As críticas dos comunitaristas aos liberais retomam as críticas de Hegel ao contratualismo, ao liberalismo clássico e a Kant. Enquanto Kant e Locke partiam de uma concepção universal em relação às necessidades humanas, Hegel chama isso de abstrato (Moralität) e individualista, pois os seres humanos se inserem em um determinado contexto e uma teoria da justiça deve valorizar isso.

A postura liberal defende que a política não está vinculada com a ética. Portanto, o Estado, que surgiu a partir do contrato social, é um instrumento que tem como objetivo assegurar a ordem e a coexistência pacífica entre os indivíduos.

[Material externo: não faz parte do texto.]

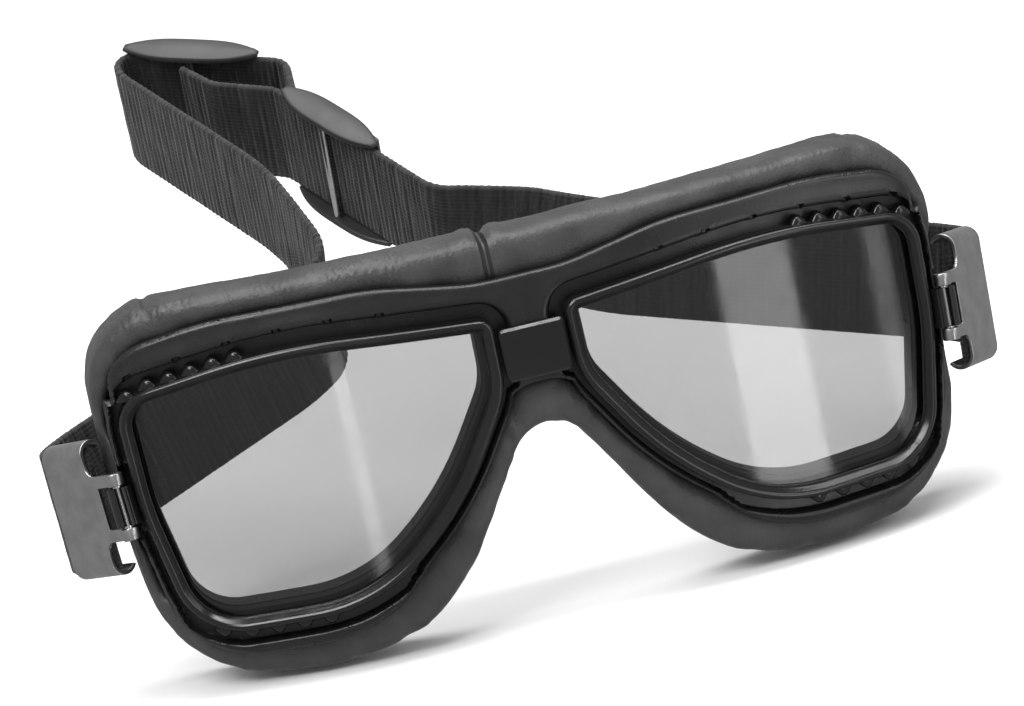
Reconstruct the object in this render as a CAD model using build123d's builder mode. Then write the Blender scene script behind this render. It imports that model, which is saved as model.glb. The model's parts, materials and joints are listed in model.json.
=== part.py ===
"""Motorcycle goggles: a two-eye frame with flat-fronted lenses, a padded face cushion, two hinged
strap clips and an elastic head strap with two sliding length adjusters.

Millimetres. +X is towards the wearer's left eye, which is on the right for someone facing the
goggles. -Y is the way the wearer looks, +Z is up. The origin is on the plane of symmetry, where the
front surface of the lens rims crosses it. Depths are measured back from that front surface.
"""
from build123d import *
from math import cos, radians, sin
import os

os.makedirs("parts", exist_ok=True)

# ---------------------------------------------------------------- driving dimensions
wrap_radius = 222.0         # the front wraps round the face on a vertical cylinder
face_radius = 170.0         # the cushion's face side follows a tighter cylinder
face_depth = 21.0           # front surface to face side, at the nose
far = 200.0                 # longer than any extrusion needs

rim_depth = 8.0             # front of the rim to the end of its wall
rim_lip = 2.7               # width of the rim's front band
rim_lip_thickness = 2.9
rim_wall = 1.3
lens_depth = 3.0
lens_thickness = 2.0
gap = 0.1                   # clearance between pieces that are clipped together

flange_depth = 2.0          # front of the frame's outer flange
shoulder_depth = 5.0        # floor of the vent channel, and back of the flange
frame_depth = 14.0
flange_overhang = 2.0       # the flange stands out past the frame's body
rim_surround = 1.9          # least thickness of the body round a rim
channel_width = 3.0         # the vent channel round each rim
ledge = 3.6                 # the ledge behind the lens reaches in this far from the rim's outside

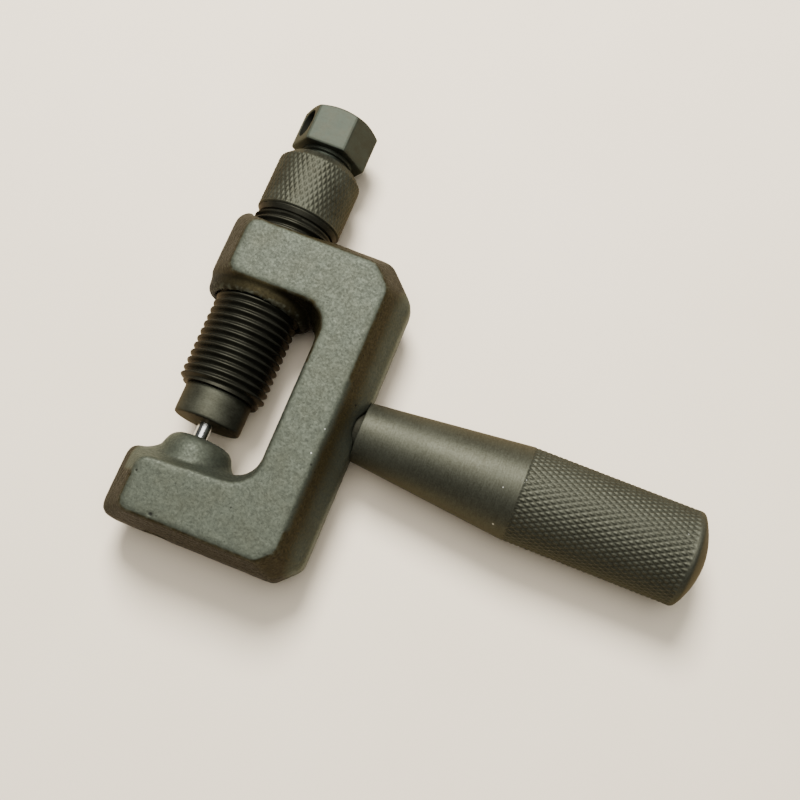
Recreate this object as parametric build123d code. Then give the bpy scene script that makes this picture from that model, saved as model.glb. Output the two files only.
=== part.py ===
from build123d import *
import os
from math import cos, radians, sin, sqrt

# Chain tool: a forged C-frame with a hollow clamp screw, a push bolt that drives a pin, and a knurled handle.
# Millimetres. The screw axis is Y and the anvil face is y = 0; the handle runs along +X; the tool lies flat,
# so the frame's mid-plane is z = 0 and it rests on z = -frame_thickness / 2.

# --- driving dimensions: clamp screw ---
screw_radius = 11.0  # M22 x 2
screw_pitch = 2.0
thread_depth = 0.6  # of the pitch
collar_radius = screw_radius + 0.3
collar_height = 16.8
collar_chamfer = 2.2
neck_height = 1.3
neck_step = 0.6  # how far the neck's lower edge is inside the thread
collar_gap = 1.2  # between the collar's neck and the upper arm
jaw_gap = 4.2  # between the anvil face and the nose
nose_length = 8.0
nose_radius = screw_radius - 2.4
nose_edge = 0.6
nose_floor = 3.0
spigot_radius = nose_radius - 2.6
guide_length = 9.8
ring_wire = 1.0

# --- driving dimensions: frame ---
frame_thickness = 2 * (screw_radius + 2.0)
band_height = 6.6  # upright band round the middle, between the upper and the lower draft
arm_reach = 14.5  # from the screw axis to the ends of the arms
throat_depth = 16.9  # from the screw axis to the spine
spine_width = 19.5
anvil_height = 6.0  # anvil face above the lower arm
lower_arm_height = 19.5
throat_height = 44.7  # between the two arms
upper_arm_height = 20.7
end_draft = 6.1  # how far the flat face is set in at the arm ends and the spine
top_draft = 4.4
bottom_draft = 2.1
throat_draft = 2.0
lower_arm_draft = 3.0
upper_arm_draft = 1.0
arm_slope_in = 1.0  # the lower arm's top stands this much higher at the throat
arm_slope_out = 0.8  # and this much lower at its end
throat_radius = 6.5
corner_radius = 3.0
heel_radius = 1.5
head_radius = 4.0
tip_radius = 2.5
lower_corner_cut = 5.6  # cut corner at the foot of the spine
upper_corner_cut = 8.6  # cut corner at the head of the spine
lower_cut_on_face = 0.7 * lower_corner_cut
upper_cut_on_face = 0.6 * upper_corner_cut
anvil_offset = 1.2  # the forged boss stands this far towards the spine; its bore is on the screw axis
anvil_face_radius = 6.0
anvil_shoulder_radius = 8.2
anvil_waist_radius = 8.9
anvil_foot_radius = 12.4
anvil_foot_flare = 1.2  # the fillet between the foot and the waist
anvil_bore_radius = 3.0
screw_boss_reach = screw_radius + 3.0  # half width of the oval boss along the arm
screw_boss_radius = screw_radius + 1.0  # half height of the oval boss
screw_boss_height = 3.4
screw_boss_bevel = 1.3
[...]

Já a postura comunitarista, movimento político filosófico surgido nos anos de 1980, insere o indivíduo em uma comunidade política. Assim, o indivíduo tem “obrigações éticas para com a finalidade social, deve viver para a sua comunidade, organizada em torno de uma ideia substantiva de bem comum”. (SANTOS, 2009, p. 142).

Referências Bibliográficas

FORST, Rainer. Contextos da justiça. Filosofia política para além de liberalismo e comunitarismo. Trad. de Denilson Luís Werle. São Paulo: Boitempo, 2010.

FRATESCHI, Y.; MELO, R.; RAMOS, F. C. Manual de Filosofia Política. São Paulo: Saraiva, 2012.

RAWLSJohn. Uma Teoria da Justiça. Trad. de Jussara Simões. São Paulo: Editora Ática, 2000.

SANDEL, M. J. O liberalismo e os limites da justiça. Trad. de Carlos E. Pacheco do Amaral. Lisboa: Calouste Gulbenkian, 2005.

SANTOS, A. L. C. Elementos de Filosofia Constitucional. Porto Alegre: Livraria do Advogado Editora, 2009.